The Venice International Film Festival wrapped up on Saturday, ending with the presentation of its coveted Golden Lion award.
The festival came to an end billed as a re-launch of global cinema, despite having been marked by facemasks and missing stars. It was the first international cinema event to be physically held, despite the film industry having been quite severely bruised by the novel coronavirus (COVID-19) crisis.
Throughout the 11 days of meetings and film screenings, theatregoers were masked and the red carpet eerily devoid of the screaming fans and paparazzi of previous years.
The festival’s 77th edition took place against an unprecedented backdrop, in a year where theatres worldwide have been closed, and film sets were shut down. As a result, filmgoers were also significantly affected, forced to embrace streaming video at home instead, during the months of coronavirus-imposed lockdown.
The Australian actress, Cate Blanchett, presided over the festival’s proceedings as jury president, one of the few internationally recognised faces of acting present, in person, at the festival.
Nomadland by Chinese director Chloe Zhao scooped the festival’s top prize on Saturday, the first woman to win the Golden Lion award in a decade.
The film, billed as an ode to American wanderlust and the highs and lows of the open road, stars US actress Frances McDormand.

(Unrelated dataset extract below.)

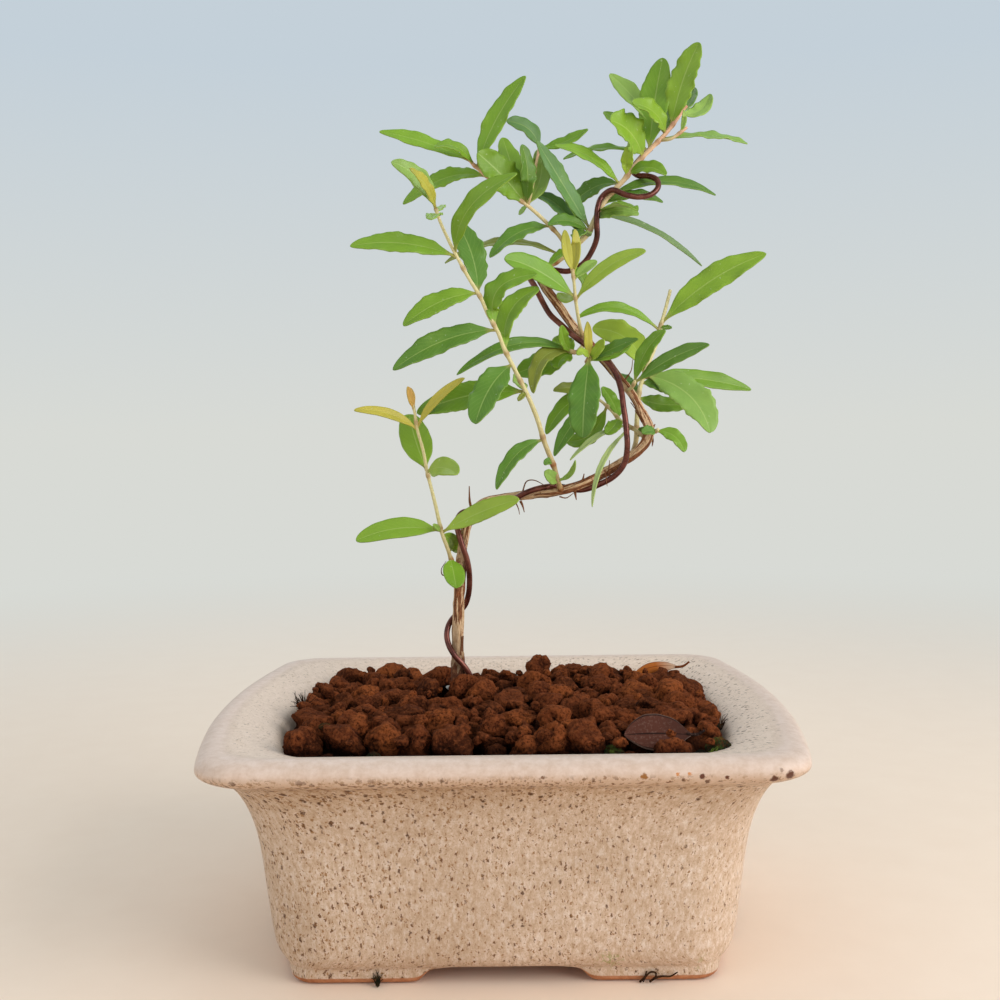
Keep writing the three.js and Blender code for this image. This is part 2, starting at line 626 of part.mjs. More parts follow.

It is set among “a motley tribe of ageing van dwellers, down on their luck and roaming the West”. McDormand, a double-Oscar winner, plays a widow who takes to the road after losing her home following the financial meltdown of 2008-2009.
The film’s director picked up the coveted award 10 years after Sofia Coppola’s 2010 win for her film Somewhere, in a year in which nearly half of the films in the main competition were directed by women.
Zhao and McDormand appeared via Zoom from the Rose Bowl in Pasadena, California, where the film had its US premiere on Friday.
Sitting inside the van used in the film, McDormand said, “Thank you so much for letting us come to your festival in this weird, weird world and way.”
“We will see you down the road,” they said in unison, quoting a greeting used by the van dwellers in the film.
The 38-year-old Zhao is one of Hollywood’s hottest new talents, with Variety magazine hailing her last film, The Rider, about a rodeo grunt, as a “mini-masterpiece”. She is currently making the next Marvel film, The Eternals.
Nomadland was loudly applauded when it premiered at Venice on Friday, and had horns honking at a Pasadena drive-in cinema for its US premiere.
The Hollywood Reporter called the film “a unique portrait of outsider existence”, while Variety said it was “a marvel of empathy and introspection.”
Normally attended by over 10,000 film industry executives, critics, journalists, and filmgoers, the Venice International Film Festival was the first major international film competition to go ahead despite the pandemic. Other international film festivals around the world, including its main rival, the Cannes Film Festival, have been cancelled this year due to the circumstances, instead opting to stream films and other events online.
Top Hollywood actors and actresses, including Brad Pitt, Meryl Streep and Scarlett Johansson, were among those to have supplied the celebrity panache at last year’s festival.
But ongoing travel restrictions, especially the travel ban from the US into Europe, mean most Hollywood big names were no-shows this year. Also affected by the ongoing travel restrictions were actors and directors from China, India and South America.
During the festival, critically acclaimed filmmaker Ann Hui and iconic actress Tilda Swinton were each awarded the Golden Lion for Lifetime Achievement .
Accepting the award, Ann Hui declared, “I am so happy to receive this news and honoured for the award! So happy that I feel I cannot find the words. I just hope everything in the world will turn better soon and everybody can feel again as happy as I am in this moment.”
Accepting the award, Tilda Swinton said, “This great festival has been dear to my heart for three decades, and to be honoured in this way is extremely humbling.”
Swinton added, “To come to Venice, this year of all years, to celebrate immortal cinema and its defiant survival in the face of all the challenges that evolution might throw at us all, will be my sincere joy.”
Ann Hui studied at the University of Hong Kong and at the London Film School in the early 1970s. Upon her return to Hong Kong, she worked as the assistant director to martial arts film master King Hu.
Her debut feature film The Secret (1979) starring Sylvia Chang, made Hui one of the key figures in the Hong Kong New Wave film movement. She has continued to contribute to its shaping together with fellow Hong Kong directors Tsui Hark, John Woo, and Patrick Tam. among others.
Tilda Swinton started making films with director Derek Jarman in 1985 with Caravaggio. They made seven more films together, including The Last of England (1987), The Garden (1990), War Requiem (1989), Edward II (for which she won the Best Actress award at the 1991 Venice International Film Festival), and Wittgenstein (1993), before Jarman’s death in 1994. She gained wider international recognition in 1992 with her incomparable portrayal of Orlando (1992), based on the novel by Virginia Woolf under the direction of Sally Potter.